Experiences

You are currently browsing the archive for the Experiences category.

Weezer plays a cover of Metallica’s “The Four Horsemen” at Ottawa Bluesfest on July 18th.

Beloved and I went to Cisco Ottawa Bluesfest for the first time in years. Despite living in Ottawa for half a decade, we’d never found time to go before now. Work got in the way, or we had trouble finding a day’s line-up that really impressed us, at least enough to want to stand in a field pressed against thousands of people for hours and hours under a hot sun.

Then along came Weezer.

I’ve loved Weezer for years. It was one of the first bands I ever got into, starting back when they included their ‘Buddy Holly’ video with the installation of Windows 95. This seems appropriate for a band which has been dubbed one of the kings of ‘geek rock’. I picked up the Blue Album, and was hooked. My sister even used her own variation of ‘Undone (The Sweater Song)’ for an answering machine message.

Weezer and I have also had some rocky patches. Like many people, I was less than captivated by ‘Pinkerton’ or ‘Maladroit’, and by the mid-2000 (the Noughties?) would only turn to Weezer when I was looking to enjoy something vaguely retro.

The Red Album and Raditude changed that. Not every song was a hit, but those that were stayed with you. Those great songs, such as ‘Troublemaker’ and ‘Can’t Stop Partying’, quickly wore a rut into my iPod.

When I saw that Weezer was going to be the headline act for Bluesfest, I knew that it was time to reconsider. We picked up our tickets.

Bluesfest is a massive event, with 9 stages and more than 100 performers. At least, I’m assuming that it’s more than 100 performers. I started counting, and got tired at around 70, and there was still plenty more to go. Let’s go with the technical term: there were lots and lots of performers. The stages are well-spaced, and designed so that there’s a minimum of interference, both in noise and scheduling. Even so, it would be impossible to take in all of it.

There’s also a wide range of facilities on site, though much of the fare is similar. There are perhaps 10 or 15 places to get beer, but it’s all Mill Street. It’s good beer, but variety would have been nice.

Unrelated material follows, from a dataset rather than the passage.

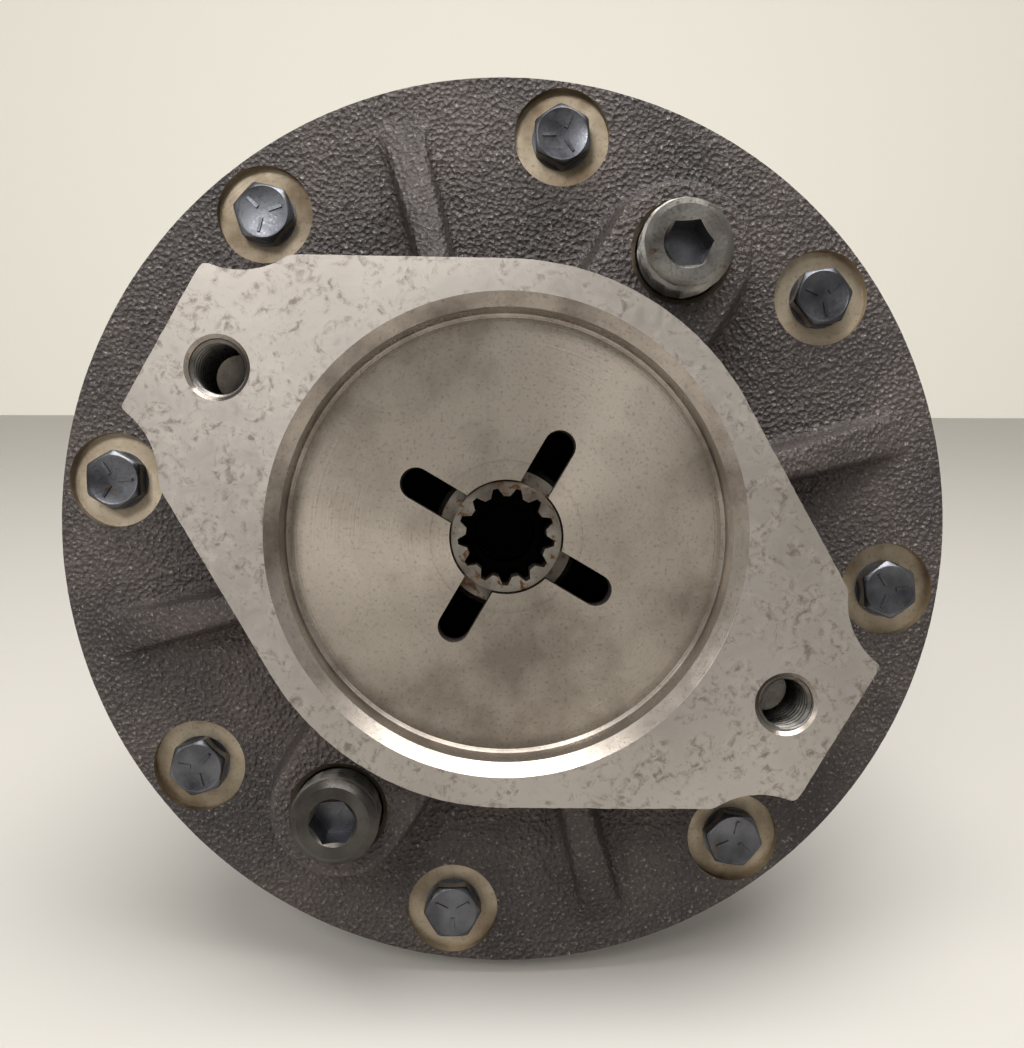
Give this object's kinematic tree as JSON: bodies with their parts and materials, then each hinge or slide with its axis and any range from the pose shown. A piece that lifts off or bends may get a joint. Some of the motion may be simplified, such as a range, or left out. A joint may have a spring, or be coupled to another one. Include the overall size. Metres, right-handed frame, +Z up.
{
  "type": "earth auger drive",
  "caption": "Planetary gearbox that turns an earth auger: round cast cover with a two-bolt motor pad and splined socket, necked case and hexagonal output shaft.",
  "frame": {"origin": "centre of the two motor bolts, on the shaft axis and on the face of the motor pad", "axes": "+Y along the shaft axis from the motor pad to the output shaft, +Z up as the drive lies on its side, +X to the right when looking at the motor pad"},
  "size_m": [0.2158, 0.3, 0.2158],
  "materials": {
    "cover_iron": "as cast, with the pad, pilot and spotfaces machined",
    "case_iron": "as cast, with the joint face, rear face and hub machined",
    "screw_steel": "oiled black",
    "plug_steel": "worn plain steel",
    "gear_steel": "hobbed and hardened",
    "shaft_steel": "turned and ground",
    "bearing_steel": "ground",
    "clip_steel": "spring steel, oiled",
    "bronze": "turned bronze",
    "seal_rubber": "moulded nitrile",
    "seal_steel": "pressed and coated"
  },
  "bodies": {
    "housing": {"case": "case_iron", "cover_screws": "screw_steel", "cover_seal_ring": "seal_rubber", "drain_plug": "plug_steel", "fill_plug": "plug_steel", "inner_bearing_cup": "bearing_steel", "input_cover": "cover_iron", "oil_seal_case": "seal_steel", "oil_seal_lip": "seal_rubber", "oil_seal_spring": "clip_steel", "outer_bearing_cup": "bearing_steel", "ring_dowels": "bearing_steel", "ring_gear": "gear_steel"},
    "output": {"bearing_nut": "clip_steel", "carrier_clip": "clip_steel", "inner_bearing_cone": "bearing_steel", "inner_bearing_rollers": "bearing_steel", "lock_washer": "clip_steel", "outer_bearing_cone": "bearing_steel", "outer_bearing_rollers": "bearing_steel", "output_shaft": "shaft_steel", "secondary_carrier": "gear_steel", "secondary_pin_1": "bearing_steel", "secondary_pin_2": "bearing_steel", "secondary_pin_3": "bearing_steel", "secondary_pin_clips": "clip_steel", "secondary_thrust_washer": "bronze", "secondary_thrust_washers": "bronze"},
    "primary_stage": {"input_thrust_washer": "bronze", "primary_carrier": "gear_steel", "primary_pin_1": "bearing_steel", "primary_pin_2": "bearing_steel", "primary_pin_3": "bearing_steel", "primary_pin_clips": "clip_steel", "primary_thrust_washers": "bronze", "secondary_sun": "gear_steel", "secondary_sun_clip": "clip_steel"},
    "input": {"input_gear": "gear_steel"},
    "primary_planet_body_1": {"primary_planet_1": "gear_steel", "primary_needles_1": "bearing_steel"},
    "primary_planet_body_2": {"primary_planet_2": "gear_steel", "primary_needles_2": "bearing_steel"},
    "primary_planet_body_3": {"primary_planet_3": "gear_steel", "primary_needles_3": "bearing_steel"},
    "secondary_planet_body_1": {"secondary_planet_1": "gear_steel", "secondary_needles_1": "bearing_steel"},
    "secondary_planet_body_2": {"secondary_planet_2": "gear_steel", "secondary_needles_2": "bearing_steel"},
    "secondary_planet_body_3": {"secondary_planet_3": "gear_steel", "secondary_needles_3": "bearing_steel"}
  },
  "joints": [
    {"name": "output_spin", "type": "hinge", "parent": "housing", "child": "output", "pos_m": [0, 0.2347, 0], "axis": [0, 1, 0], "continuous": true},
    {"name": "primary_spin", "type": "hinge", "parent": "housing", "child": "primary_stage", "pos_m": [0, 0.0846, 0], "axis": [0, 1, 0], "continuous": true},
    {"name": "input_spin", "type": "hinge", "parent": "housing", "child": "input", "pos_m": [0, 0.0142, 0], "axis": [0, 1, 0], "continuous": true},
    {"name": "primary_planet_1_spin", "type": "hinge", "parent": "primary_stage", "child": "primary_planet_body_1", "pos_m": [0.04828, 0.05, -0.00678], "axis": [0, 1, 0], "continuous": true},
    {"name": "primary_planet_2_spin", "type": "hinge", "parent": "primary_stage", "child": "primary_planet_body_2", "pos_m": [-0.01826, 0.05, 0.0452], "axis": [0, 1, 0], "continuous": true},
    {"name": "primary_planet_3_spin", "type": "hinge", "parent": "primary_stage", "child": "primary_planet_body_3", "pos_m": [-0.03001, 0.05, -0.03842], "axis": [0, 1, 0], "continuous": true},
    {"name": "secondary_planet_1_spin", "type": "hinge", "parent": "output", "child": "secondary_planet_body_1", "pos_m": [0.04828, 0.0895, -0.00678], "axis": [0, 1, 0], "continuous": true},
    {"name": "secondary_planet_2_spin", "type": "hinge", "parent": "output", "child": "secondary_planet_body_2", "pos_m": [-0.01826, 0.0895, 0.0452], "axis": [0, 1, 0], "continuous": true},
    {"name": "secondary_planet_3_spin", "type": "hinge", "parent": "output", "child": "secondary_planet_body_3", "pos_m": [-0.03001, 0.0895, -0.03842], "axis": [0, 1, 0], "continuous": true}
  ],
  "couplings": [
    {"joint": "primary_spin", "follows": "output_spin", "ratio": 4.3333},
    {"joint": "input_spin", "follows": "output_spin", "ratio": 18.778},
    {"joint": "primary_planet_1_spin", "follows": "output_spin", "ratio": -12.381},
    {"joint": "primary_planet_2_spin", "follows": "output_spin", "ratio": -12.381},
    {"joint": "primary_planet_3_spin", "follows": "output_spin", "ratio": -12.381},
    {"joint": "secondary_planet_1_spin", "follows": "output_spin", "ratio": -2.8571},
    {"joint": "secondary_planet_2_spin", "follows": "output_spin", "ratio": -2.8571},
    {"joint": "secondary_planet_3_spin", "follows": "output_spin", "ratio": -2.8571}
  ]
}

The food menu was designed for a four-year-old’s birthday party. Plenty of burgers, hot dogs, and hamburgers, but a limited amount of other choices, such as Greek and Indian. To be fair, I don’t imagine they’d sell a huge number of salmon fillets, even if they were available. I just can’t imagine eating that all day, every day, for two weeks solid.

Prices are on the high side of bearable. Let’s just say that there’s a reason why there are so many people trying to smuggle booze into the park in everything from re-sealed water bottles to hip flasks stuffed inside boots. At $6.50 for a cup of beer, I’m surprised people weren’t trying to distill their own vodka from discarded French Fries.

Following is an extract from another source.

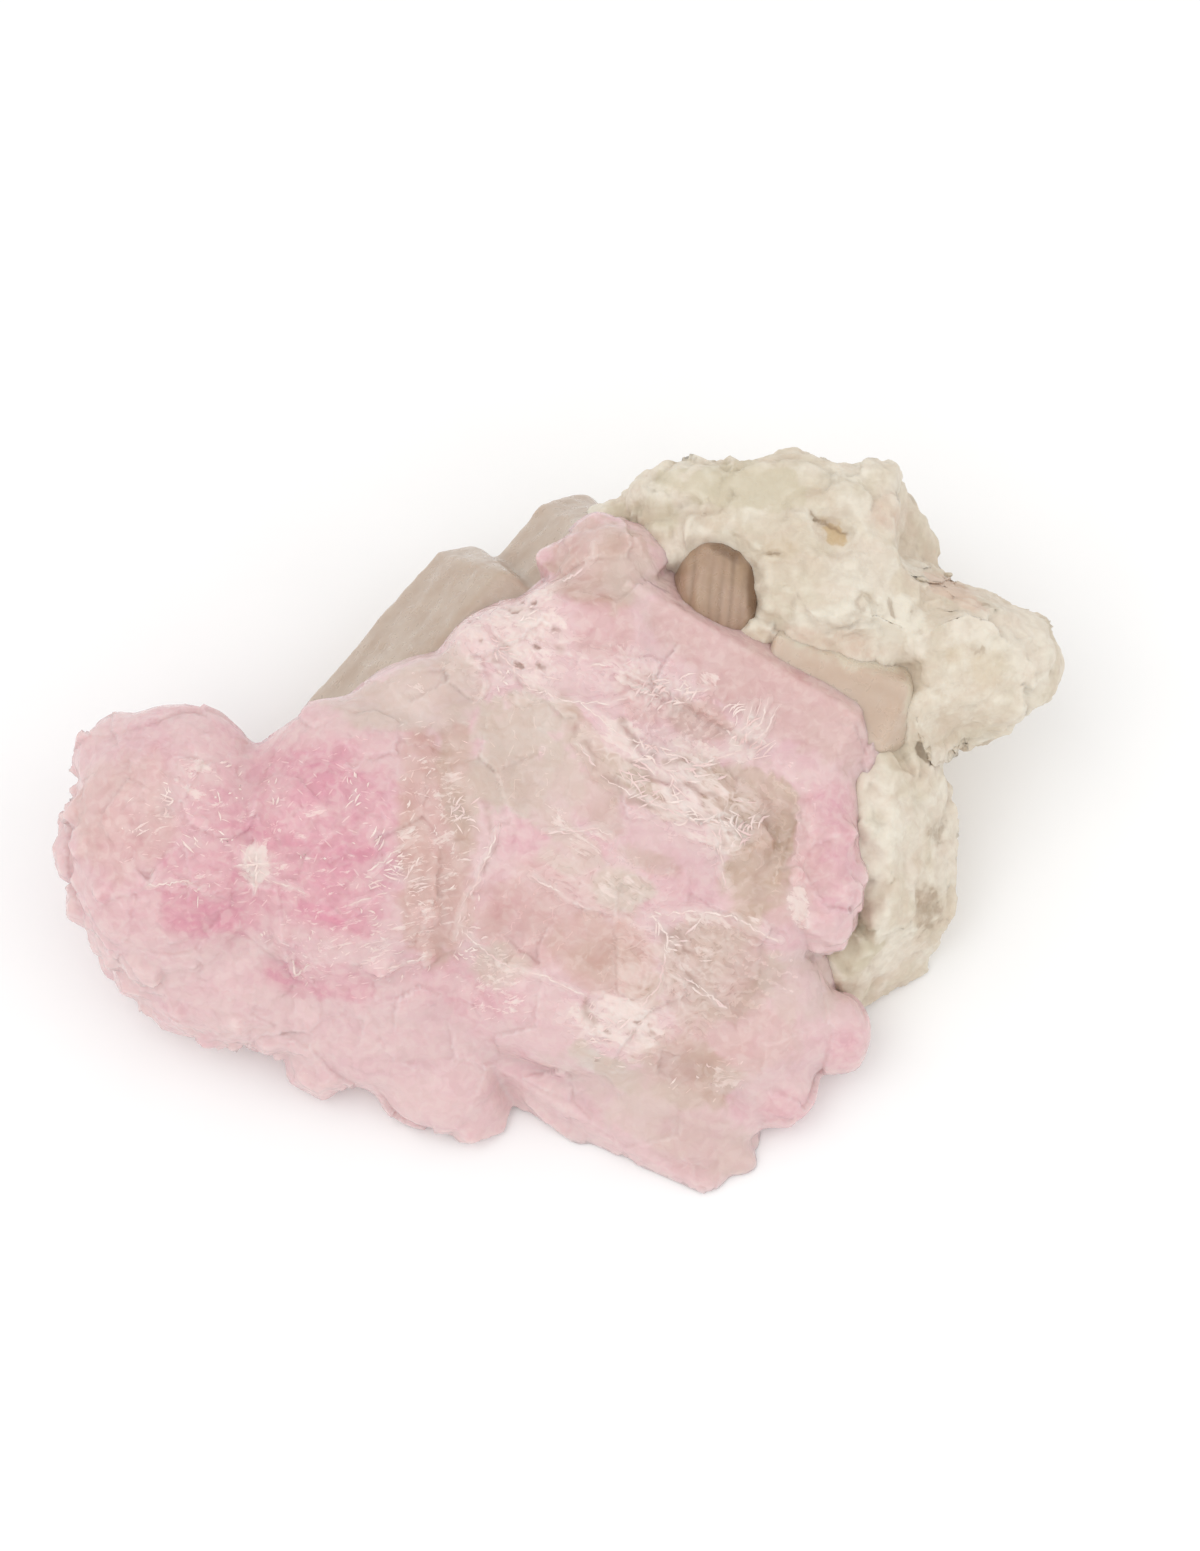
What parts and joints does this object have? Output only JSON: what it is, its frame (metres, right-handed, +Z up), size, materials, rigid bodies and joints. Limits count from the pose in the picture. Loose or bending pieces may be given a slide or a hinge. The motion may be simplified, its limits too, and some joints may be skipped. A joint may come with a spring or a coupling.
{
  "type": "rose quartz crystal specimen",
  "caption": "Loose mineral specimen: domes of packed pink quartz crystals grown on knobbly cream feldspar with smoky quartz, lying on a flat cut base.",
  "frame": {"origin": "on the flat base the specimen lies on, under the middle of its outline", "axes": "+X to the matrix's side along the longest extent, +Y to the back, +Z up; the display face looks up and to -Y, 65 degrees above the horizon"},
  "size_m": [0.0752, 0.0561, 0.0245],
  "materials": {
    "pink_quartz": "milky pink translucent quartz, glossy crystal faces",
    "cream_feldspar": "cream feldspar rock, knobbly and dull",
    "smoky_quartz": "beige to brown translucent quartz, smooth faces"
  },
  "bodies": {
    "root": {"rose_quartz": "pink_quartz", "matrix": "cream_feldspar", "smoky_quartz_left": "smoky_quartz", "smoky_quartz_top": "smoky_quartz", "smoky_quartz_right": "smoky_quartz"}
  },
  "joints": []
}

The porta-potties were like porta-potties the world ’round. No matter how many you had at an event like that, you could always use more, preferably ones that are regularly serviced and not in direct sunlight like some sort of vile human oven. The one surprise was that there were showers available, which were apparently quite nice inside.

By the time we’d finished exploring the grounds, Trevor Hall was up on the stage. They aren’t kidding when they say that their influences include Jack Johnson and Bob Marley, but his laid-back reggae songs about tropic paradises and human kindness had us hooked. Definitely the sleeper success of the event, and the perfect soundtrack for travellers looking to unwind. Expect big things of the group in the years to come.

Next up was Hollerado, a local Indie band from Manotick who’s made big progress after the winning the LiVE 88.5 Big Money Shot Competition’s grand prize of $250,000. Hollerado had lots of energy, heavy drums, thrashing guitars, and a good stage show. The streamers and beach balls were a big hit, and they definitely drew a big following to the stage. I was also amused to see that they have two girls whose sole jobs are to toss out beachballs and sing “Oooooh!” into the microphone. Perhaps one of the perks of being a bandmember’s girlfriend?

But it was Weezer that everyone was waiting for, and they put on one hell of a show. Friends in the know had heard mixed reviews of their live performances, but you could tell from the moment it started that this one would be truly great.

The set list was perfect, from opener to encore, and included the best of their work from each of their albums. Even songs I didn’t particularly like sounded great when played live and accompanied by such an incredible stage show.

Lead singer Rivers Cuomo was everywhere and nowhere, all at once. He ran through the crowd and gave out high-fives. He hucked out rolls of toilet paper into the crowd. He bummed a cigarette from a fan, and then proceeded to climb the scaffolding on stage and rock out with the lucky few who had won the ‘best seat in the house’ raffle. He put himself in a barrel, which was rolled around on stage by fellow band members. He bounded across the stage on a trampoline. He pretended to smash guitars, but then really smashed a ukulele. (I think that Bluesfest deserves some credit for their stage, which was really well laid out. It allowed the natural progression from rocking out, to antics, to outright shenanigans.)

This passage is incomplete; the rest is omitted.